Coins are, like,

Posted on February 26th, 2009 No comments. The post is really that bad, huh?

index fingers out-apart-down-together-snap-sville. Dig?

I feel like I’ve discovered a bewitching new world right where my TV monitor used to be. In the same sense as car crashes or deformed kittens are so damn compelling, local access cable offers a dizzying variety of shows that make looking away impossible.

I just want to point out, right up front, that this is neither moaning, bitching, nor complaining. I watch enough dreck that tries to pass itself off as entertainment that, production values aside, local cable is a comparative gleaming jewel.

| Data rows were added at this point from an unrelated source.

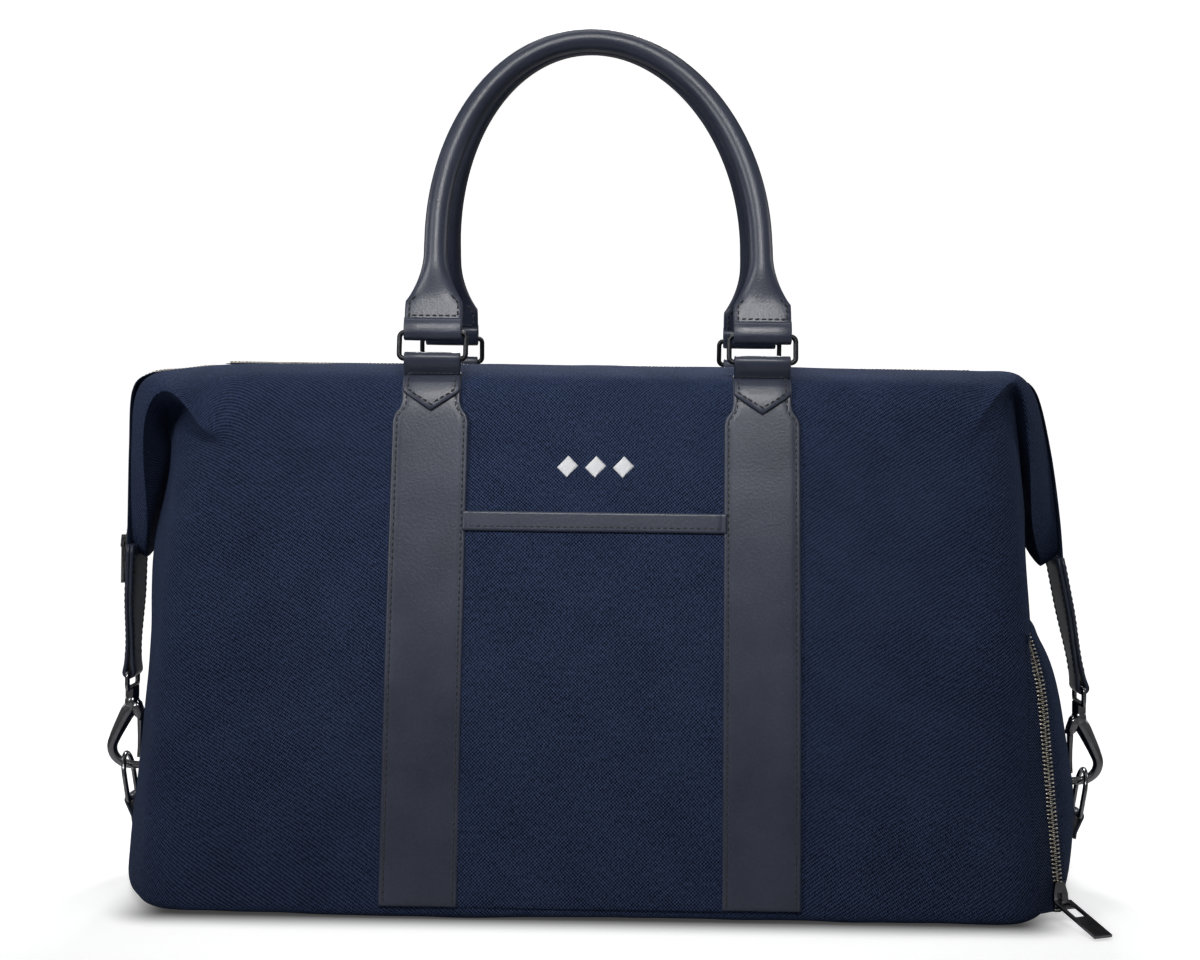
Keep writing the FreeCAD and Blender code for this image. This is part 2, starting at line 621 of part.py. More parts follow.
def make_swivel_eye(side):
    """The wire eye in the tab's loop, with the swivel barrel under it."""
    body = new_body(side + "_swivel_eye")
    path = chain(body, "path", "YZ_Plane",
                 rounded_loop(size("eye_half"), -size("eye_drop"), 0, size("eye_corner")))
    wire = circle(body, "wire", "XZ_Plane", "0", "-Dims.eye_drop", "Dims.eye_wire")
    pipe(body, "AdditivePipe", path, wire)
    barrel = circle(body, "barrel", "XY_Plane", "0", "0", "Dims.barrel_radius", "0.7 - Dims.eye_drop")
    feature(body, "Pad", barrel, "Dims.barrel_length", backwards=True)
    bore = circle(body, "bore", "XY_Plane", "0", "0", "Dims.post_bore",
                  "0.7 - Dims.eye_drop - Dims.barrel_length")
    feature(body, "Pocket", bore, "Dims.barrel_length / 2", backwards=True)
    keep(body.Label, at_hook(side, body))


def make_snap_hook(side):
    """The hook's round back, the shoulder it hangs by and the two cheeks for the gate."""
    body = new_body(side + "_hook")
    centre = (-size("hook_shift"), -size("hook_centre"))
    path = chain(body, "path", "XZ_Plane", [bow(*centre, size("hook_radius"), -90, 90)])
    wire = circle(body, "wire", "YZ_Plane", "0", "Dims.hook_radius - Dims.hook_centre",
                  "Dims.hook_wire", "-Dims.hook_shift")
    pipe(body, "AdditivePipe", path, wire)
    shoulder = circle(body, "shoulder", "XY_Plane", "0", "0", "Dims.barrel_radius",
                      "Dims.hook_radius - Dims.hook_centre - 1")
    feature(body, "Pad", shoulder, "Dims.hook_radius / 3")
    post = circle(body, "post", "XY_Plane", "0", "0", "Dims.post_radius",
                  "Dims.hook_radius - Dims.hook_centre + 4")
    feature(body, "Pad", post, "5")
    cheeks = polygon(body, "cheeks", "XZ_Plane",
                     box_outline("-Dims.hook_shift - 3.6", "-Dims.gate_pivot - 2",
                                 "-Dims.hook_shift + 1.4", "Dims.hook_radius - Dims.hook_centre"))
    feature(body, "Pad", cheeks, "3.2 * Dims.hook_wire", both_ways=True)
    gap = polygon(body, "gap", "XZ_Plane",
                  box_outline("-Dims.hook_shift - 6", "-Dims.gate_pivot - 9",
                              "-Dims.hook_shift + 4", "2.6 - Dims.gate_pivot"))
    feature(body, "Pocket", gap, "2 * Dims.hook_wire", both_ways=True)
    bore = circle(body, "bore", "XZ_Plane", "-Dims.hook_shift - Dims.gate_inset", "-Dims.gate_pivot",
                  "Dims.pin_bore")
    feature(body, "Pocket", bore, "8 * Dims.hook_wire", both_ways=True)
    keep(body.Label, at_hook(side, body))


def make_gate(side):
    """The sprung bar that closes the hook, and the pin it turns on."""
    body = new_body(side + "_gate")
    across = "-Dims.hook_shift - Dims.gate_inset"
    knuckle = circle(body, "knuckle", "XZ_Plane", across, "-Dims.gate_pivot", "Dims.gate_radius + 0.6")
    feature(body, "Pad", knuckle, "1.7 * Dims.hook_wire", both_ways=True)
    bar = circle(body, "bar", "XY_Plane", across, "0", "Dims.gate_radius", "-Dims.gate_pivot - 1")
    feature(body, "Pad", bar, "Dims.gate_length - 2", backwards=True)
    bore = circle(body, "bore", "XZ_Plane", across, "-Dims.gate_pivot", "Dims.pin_bore")
    feature(body, "Pocket", bore, "8 * Dims.hook_wire", both_ways=True)
    keep(body.Label, at_hook(side, body))
    pin = new_body(side + "_gate_pin")
    rod = circle(pin, "rod", "XZ_Plane", across, "-Dims.gate_pivot", "Dims.pin_radius")
    feature(pin, "Pad", rod, "3.6 * Dims.hook_wire", both_ways=True)
    keep(pin.Label, at_hook(side, pin))


def make_d_ring(side):
    """The D-ring that the hook clips to, and the leather keeper stitched to the end."""
    reach = size(side + "_bar_reach")
    height = size(side + "_bar_height")
    radius = size("ring_d_radius")
    top = size("ring_d_side")
    corner = size("ring_d_corner")
    body = new_body(side + "_d_ring")
    curves = [line(0, 0, radius - corner, 0), bow(radius - corner, corner, corner, -90, 0),
              line(radius, corner, radius, top), bow(0, top, radius, 0, 180),
              line(-radius, top, -radius, corner), bow(corner - radius, corner, corner, 180, 270),
              line(corner - radius, 0, 0, 0)]
    path = chain(body, "path", "YZ_Plane", curves)
    wire = circle(body, "wire", "XZ_Plane", "0", "0", "Dims.ring_d_wire")
    pipe(body, "AdditivePipe", path, wire)
    keep(body.Label, facing(side, body, reach, height, size("ring_d_lean")))
    keeper = new_body(side + "_keeper")
    outline = box_outline("-Dims.keeper_half", "-Dims.keeper_length", "Dims.keeper_half", "0")
    leaf = polygon(keeper, "leaf", "YZ_Plane", outline, "-Dims.keeper_back")
    feature(keeper, "Pad", leaf, "Dims.keeper_thickness + 0.6")
    loop = circle(keeper, "loop", "XZ_Plane", "0", "0", "Dims.keeper_loop")
    feature(keeper, "Pad", loop, "2 * Dims.keeper_half", both_ways=True)
    bore = circle(keeper, "bore", "XZ_Plane", "0", "0", "Dims.keeper_bore")
    feature(keeper, "Pocket", bore, "4 * Dims.keeper_half", both_ways=True)
    keep(keeper.Label, facing(side, keeper, reach, height, size("keeper_tilt")))


# ---------------------------------------------------------------- zip sliders

def make_slider(label, lift):
    """A zip slider's upper plate with the bail that holds its pull."""
    body = new_body(label)
    half = "Dims.slider_width / 2"
    long_half = "Dims.slider_length / 2"
    plate = polygon(body, "plate", "YZ_Plane",
                    [("-" + half, "-" + long_half), (half, "-" + long_half), (half, "0"),
                     (half + " - 1.5", long_half), ("-" + half + " + 1.5", long_half), ("-" + half, "0")], lift)
    feature(body, "Pad", plate, "Dims.slider_plate")
    bail = polygon(body, "bail", "XZ_Plane",
                   box_outline(lift + " + Dims.slider_plate - Dims.bail_sink", "-Dims.slider_length / 2",
                               lift + " + Dims.slider_plate + Dims.bail_height", "1"))
    feature(body, "Pad", bail, "Dims.bail_width", both_ways=True)
    eye = circle(body, "eye", "XZ_Plane", lift + " + Dims.slider_plate + Dims.bail_eye",
                 "-Dims.slider_length / 3", "Dims.bail_bore")
    feature(body, "Pocket", eye, "2 * Dims.slider_width", both_ways=True)
    return body


def make_pull(label, width, length):
    """A zip pull: a plate with an open loop, two cheeks and the pin between them."""
    body = new_body(label)
    half = "%s / 2" % width
    plate = polygon(body, "plate", "YZ_Plane", box_outline("-" + half, "-" + length, half, "Dims.pull_top"))
    feature(body, "Pad", plate, "Dims.pull_thickness", both_ways=True)
    gap_half = "Dims.pull_gap / 2"
    gap = polygon(body, "gap", "YZ_Plane",
                  box_outline("-" + gap_half, "-Dims.bail_height - 1.6", gap_half, "3 * Dims.pull_top"))
    feature(body, "Pocket", gap, "6 * Dims.pull_thickness", both_ways=True)
    window = polygon(body, "window", "YZ_Plane",
                     box_outline("Dims.pull_frame - " + half, "-%s * 0.45" % length,
                                 half + " - Dims.pull_frame", "-2 * Dims.bail_height"))
    feature(body, "Pocket", window, "6 * Dims.pull_thickness", both_ways=True)
    pin = circle(body, "pin", "XZ_Plane", "0", "0", "Dims.pin_radius")
    feature(body, "Pad", pin, width, both_ways=True)
    return body


def make_zip_sliders():
    """One slider near the tip of the left wing, one at the foot of the shoe zip."""
    above_tape = size("tape_thickness") + size("teeth_height") + size("slider_gap")
    bail = above_tape + size("slider_plate") + size("bail_eye")
    eye_drop = size("slider_length") / 3
    gap = " + Dims.tape_thickness + Dims.teeth_height + Dims.slider_gap"
    slider = make_slider("main_zip_slider", "Dims.wing_thickness" + gap)
    keep("main_zip_slider", on_wing("left", slider, size("slider_drop")))
    pull = make_pull("main_zip_pull", "Dims.pull_width", "Dims.pull_length")
    tilt = math.radians(size("wing_tilt"))
    along = size("slider_drop") + eye_drop
    out = size("wing_thickness") + bail
    reach = size("wing_root") + along * math.sin(tilt) + out * math.cos(tilt)
    level = size("wing_top") - along * math.cos(tilt) + out * math.sin(tilt)
    keep("main_zip_pull", facing("left", pull, reach, level))
    slider = shoe_frame(make_slider("shoe_zip_slider", "Dims.tape_gap" + gap), size("shoe_slider_rise"))
    keep("shoe_zip_slider", slider)
    pivot = slider.Placement.multVec(FreeCAD.Vector(size("tape_gap") + bail, 0, -eye_drop))
    pull = make_pull("shoe_zip_pull", "Dims.shoe_pull_width", "Dims.shoe_pull_length")
    lying = FreeCAD.Rotation(Y_AXIS, -size("shoe_pull_tilt"))
    pull.Placement = FreeCAD.Placement(pivot, slider.Placement.Rotation.multiply(lying))
    keep("shoe_zip_pull", pull)


outer_hull = make_canvas_body()
make_base()
make_top()
make_slip_pocket()
make_straps()
make_chapes()
make_rings()
make_handles()
make_shoe_pocket(outer_hull)
for end in ("left", "right"):
    make_wing(end)
    make_swivel_eye(end)
    make_snap_hook(end)
    make_gate(end)
    make_d_ring(end)
make_zip_sliders()
doc.recompute()

os.makedirs("parts", exist_ok=True)
for item in doc.Objects:
    if "Invalid" in item.State or "Error" in item.State:
        raise RuntimeError("%s did not compute: %s" % (item.Label, item.State))
for label, item in pieces.items():
    shape = item.Shape
    if shape.isNull() or not shape.isValid() or shape.Volume <= 0:
        raise RuntimeError("%s has no valid solid" % label)
    shape.exportStep("parts/%s.step" % label)
    print("%-22s %9.1f mm3  %d solid(s)" % (label, shape.Volume, len(shape.Solids)))
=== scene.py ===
"""Looks for the weekender bag: canvas shell, leather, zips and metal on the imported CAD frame."""
import json
import math

import bpy
from mathutils import Matrix, Vector, noise
from mathutils.bvhtree import BVHTree
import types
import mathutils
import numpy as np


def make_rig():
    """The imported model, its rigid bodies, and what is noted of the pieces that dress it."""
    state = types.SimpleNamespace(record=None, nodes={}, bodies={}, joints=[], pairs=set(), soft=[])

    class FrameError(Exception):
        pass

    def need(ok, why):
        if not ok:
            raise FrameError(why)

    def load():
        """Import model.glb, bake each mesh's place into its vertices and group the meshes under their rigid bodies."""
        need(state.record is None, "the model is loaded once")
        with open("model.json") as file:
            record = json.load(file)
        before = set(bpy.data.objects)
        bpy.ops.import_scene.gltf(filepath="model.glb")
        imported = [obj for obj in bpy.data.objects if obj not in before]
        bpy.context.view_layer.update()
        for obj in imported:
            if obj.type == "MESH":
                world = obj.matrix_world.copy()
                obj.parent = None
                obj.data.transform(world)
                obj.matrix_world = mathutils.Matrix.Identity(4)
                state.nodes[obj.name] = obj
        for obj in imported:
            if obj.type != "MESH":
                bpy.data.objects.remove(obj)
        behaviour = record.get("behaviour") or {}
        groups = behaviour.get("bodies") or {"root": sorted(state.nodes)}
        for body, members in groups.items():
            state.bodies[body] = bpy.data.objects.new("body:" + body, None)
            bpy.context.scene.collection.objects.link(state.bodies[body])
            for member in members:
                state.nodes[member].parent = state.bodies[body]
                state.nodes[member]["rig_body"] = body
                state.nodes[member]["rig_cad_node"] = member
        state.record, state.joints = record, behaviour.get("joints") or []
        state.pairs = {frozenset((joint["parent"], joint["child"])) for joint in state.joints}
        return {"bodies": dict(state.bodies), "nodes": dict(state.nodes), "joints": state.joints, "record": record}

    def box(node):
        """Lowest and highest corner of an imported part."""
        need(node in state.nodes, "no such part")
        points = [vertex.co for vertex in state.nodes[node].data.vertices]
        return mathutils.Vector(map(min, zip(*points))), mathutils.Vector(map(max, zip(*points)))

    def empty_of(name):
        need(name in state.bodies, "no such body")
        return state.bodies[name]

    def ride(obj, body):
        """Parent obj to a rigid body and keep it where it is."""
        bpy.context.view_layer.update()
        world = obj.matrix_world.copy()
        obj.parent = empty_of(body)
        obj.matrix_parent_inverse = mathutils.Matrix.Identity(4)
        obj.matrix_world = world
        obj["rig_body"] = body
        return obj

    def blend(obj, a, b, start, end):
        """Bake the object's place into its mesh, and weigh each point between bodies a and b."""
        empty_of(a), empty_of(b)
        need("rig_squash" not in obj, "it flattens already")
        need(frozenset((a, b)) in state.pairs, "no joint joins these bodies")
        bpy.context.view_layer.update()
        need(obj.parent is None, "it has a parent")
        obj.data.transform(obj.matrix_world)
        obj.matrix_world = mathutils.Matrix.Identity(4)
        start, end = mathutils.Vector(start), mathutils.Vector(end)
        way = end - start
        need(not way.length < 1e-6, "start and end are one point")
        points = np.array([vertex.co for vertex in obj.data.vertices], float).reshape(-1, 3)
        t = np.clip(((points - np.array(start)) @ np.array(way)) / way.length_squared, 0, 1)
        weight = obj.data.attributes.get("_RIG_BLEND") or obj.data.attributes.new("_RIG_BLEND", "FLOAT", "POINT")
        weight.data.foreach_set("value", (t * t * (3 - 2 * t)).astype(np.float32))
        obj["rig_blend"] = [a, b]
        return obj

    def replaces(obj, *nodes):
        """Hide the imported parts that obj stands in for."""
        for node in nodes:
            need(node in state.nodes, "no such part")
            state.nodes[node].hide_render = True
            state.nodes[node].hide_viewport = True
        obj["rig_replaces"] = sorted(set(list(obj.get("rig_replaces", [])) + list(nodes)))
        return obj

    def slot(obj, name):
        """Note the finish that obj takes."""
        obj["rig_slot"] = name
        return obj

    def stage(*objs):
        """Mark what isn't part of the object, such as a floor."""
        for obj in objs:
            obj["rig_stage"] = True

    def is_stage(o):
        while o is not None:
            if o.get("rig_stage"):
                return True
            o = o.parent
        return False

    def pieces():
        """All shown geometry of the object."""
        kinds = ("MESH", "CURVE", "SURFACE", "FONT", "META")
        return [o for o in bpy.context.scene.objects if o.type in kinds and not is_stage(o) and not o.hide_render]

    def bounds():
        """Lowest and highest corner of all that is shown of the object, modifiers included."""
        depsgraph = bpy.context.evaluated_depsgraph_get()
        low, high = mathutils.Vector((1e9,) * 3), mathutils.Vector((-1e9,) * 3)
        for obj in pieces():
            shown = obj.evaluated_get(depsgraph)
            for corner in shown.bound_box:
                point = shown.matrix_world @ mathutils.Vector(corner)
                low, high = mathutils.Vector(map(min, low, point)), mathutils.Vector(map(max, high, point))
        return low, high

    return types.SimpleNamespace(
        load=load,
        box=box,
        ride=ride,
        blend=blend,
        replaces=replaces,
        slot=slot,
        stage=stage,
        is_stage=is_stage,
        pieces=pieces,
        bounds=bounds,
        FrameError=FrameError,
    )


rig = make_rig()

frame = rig.load()
cad_low, cad_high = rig.bounds()

MM = 0.001
JOINTS = {joint["name"]: joint for joint in frame["joints"]}
UP = Vector((0, 0, 1))


def mm_box(node):
    """A CAD node's corners in millimetres."""
    low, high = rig.box(node)
    return Vector(low) / MM, Vector(high) / MM


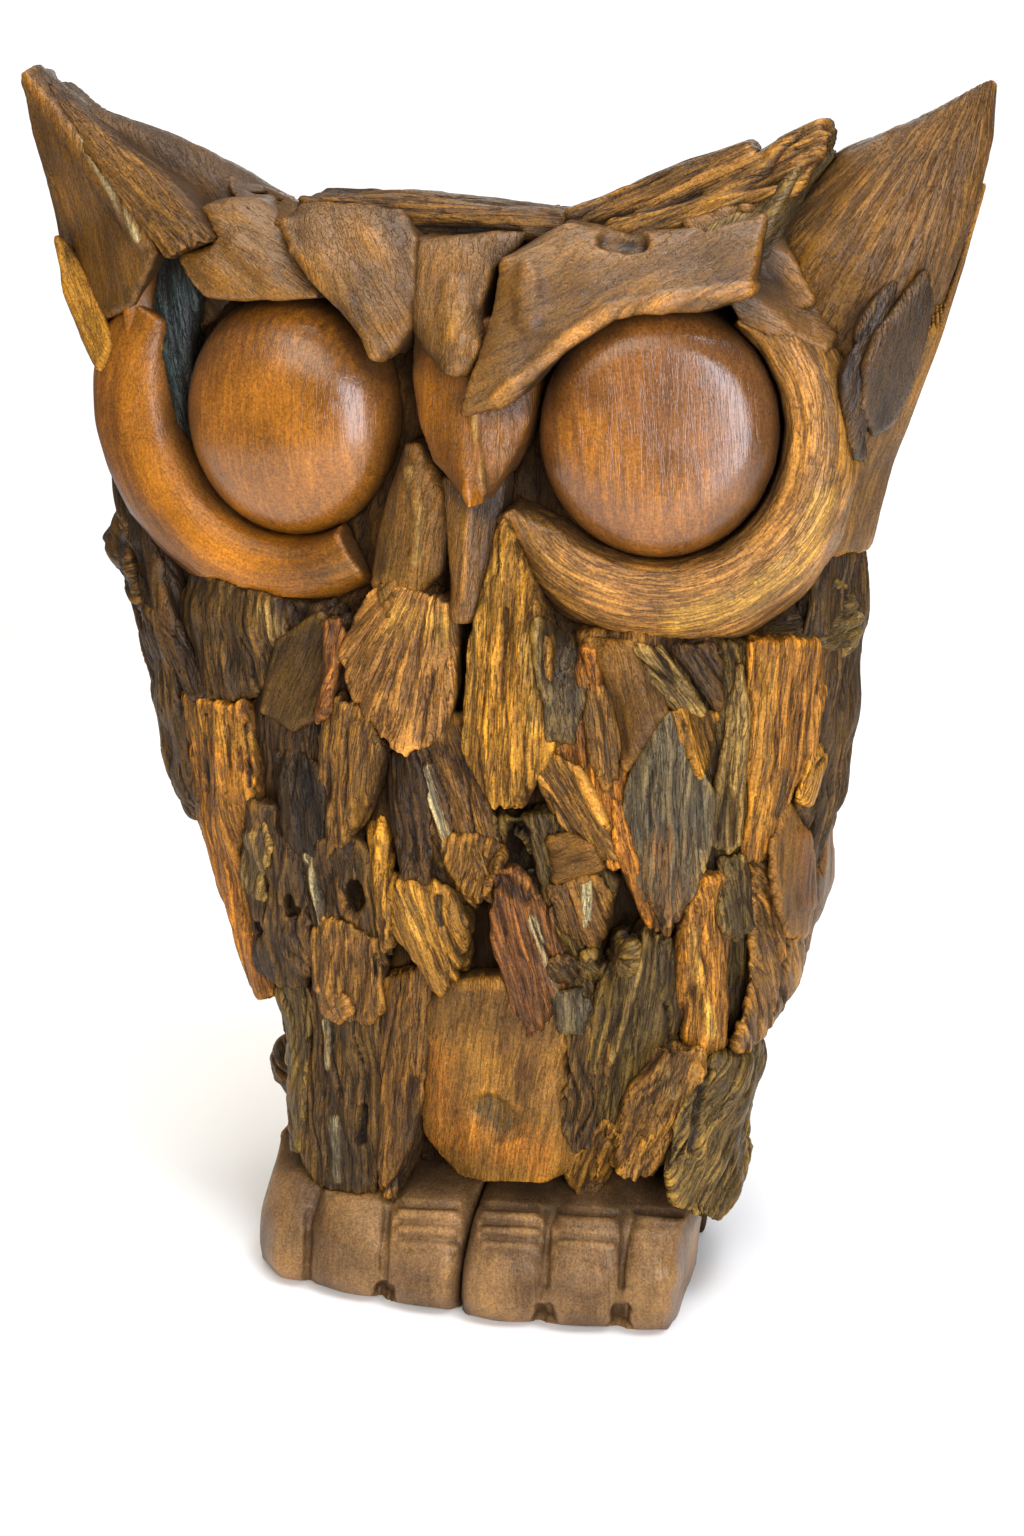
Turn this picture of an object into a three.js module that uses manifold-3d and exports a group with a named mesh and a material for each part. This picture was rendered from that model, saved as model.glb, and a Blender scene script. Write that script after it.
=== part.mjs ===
// Carved wooden owl: a log trunk with root chips, turned eye caps, crescent rims,
// horns, brows, a beak and two foot blocks glued on it.
// Millimetres, +Z up. The owl faces -Y and its left side in the front view is -X.
// The origin is the middle of the underside.
import * as THREE from "three";
import { mergeVertices } from "three/addons/utils/BufferGeometryUtils.js";
import Module from "manifold-3d";

const wasm = await Module();
wasm.setup();

// Driving dimensions
const GLUE_GAP = 0.5;
const CUT_TOLERANCE = 0.2;
const TRUNK_TOP = 536;
const TRUNK_SIDES = 18;
const TRUNK_STEP = 44;
const TRUNK_FURROW = 2.2;
const SECTION_POWER = 2.4;
const SKIN_STEPS = 96;
const CHIP_ROOT = 13;
const SIDE_SHARE = 0.97;
const TYPICAL_LIFT = 14;
const LOW_LIFT = 13;
const LOW_FULLNESS = 1.3;

const EYE_RADIUS = 55.5;
const EYE_OFFSETS = { left: -88, right: 74 };
const EYE_HEIGHT = 450;
const EYE_TURN = THREE.MathUtils.degToRad(8);
const EYE_SIDES = 22;
const EYE_STRETCH = 1.03;

const FOOT_CURVE = 15;
const FOOT_HALF_SPAN = 118;
const FOOT_LEAN = 5;
const TOE_GROOVE = 7;
const TOE_SHARES = [0, 0.1, 0.5, 0.9, 1];
const TOE_ROUNDING = 0.22;
const OUTER_CORNER = 9;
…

I mean, there’s absolutely no pretense here.  These folks know that their audience is extremely limited so their shows have a real laissez-faire atmosphere. During weekdays, some of these shows must skim dangerously low over the ratings plains. The effort matches the budget, matches the content, [unfairly] matches audience numbers.

Yet, despite these seeming obstacles, we find encapsulated in each frozen frame a vast, endless realm of entertainment. Kind of like a heavy acid trip.

Shop!Take this screencap of late night with The Canadian Shopping Channel. Unfortunately I managed to miss the frame in which the announcer’s finger aided in relativizing the scale of the merchandise, but hopefully you’ll trust me when I tell you that this is an old Canadian ten-dollar bill.

Have a good look; let the ambiance of it set in.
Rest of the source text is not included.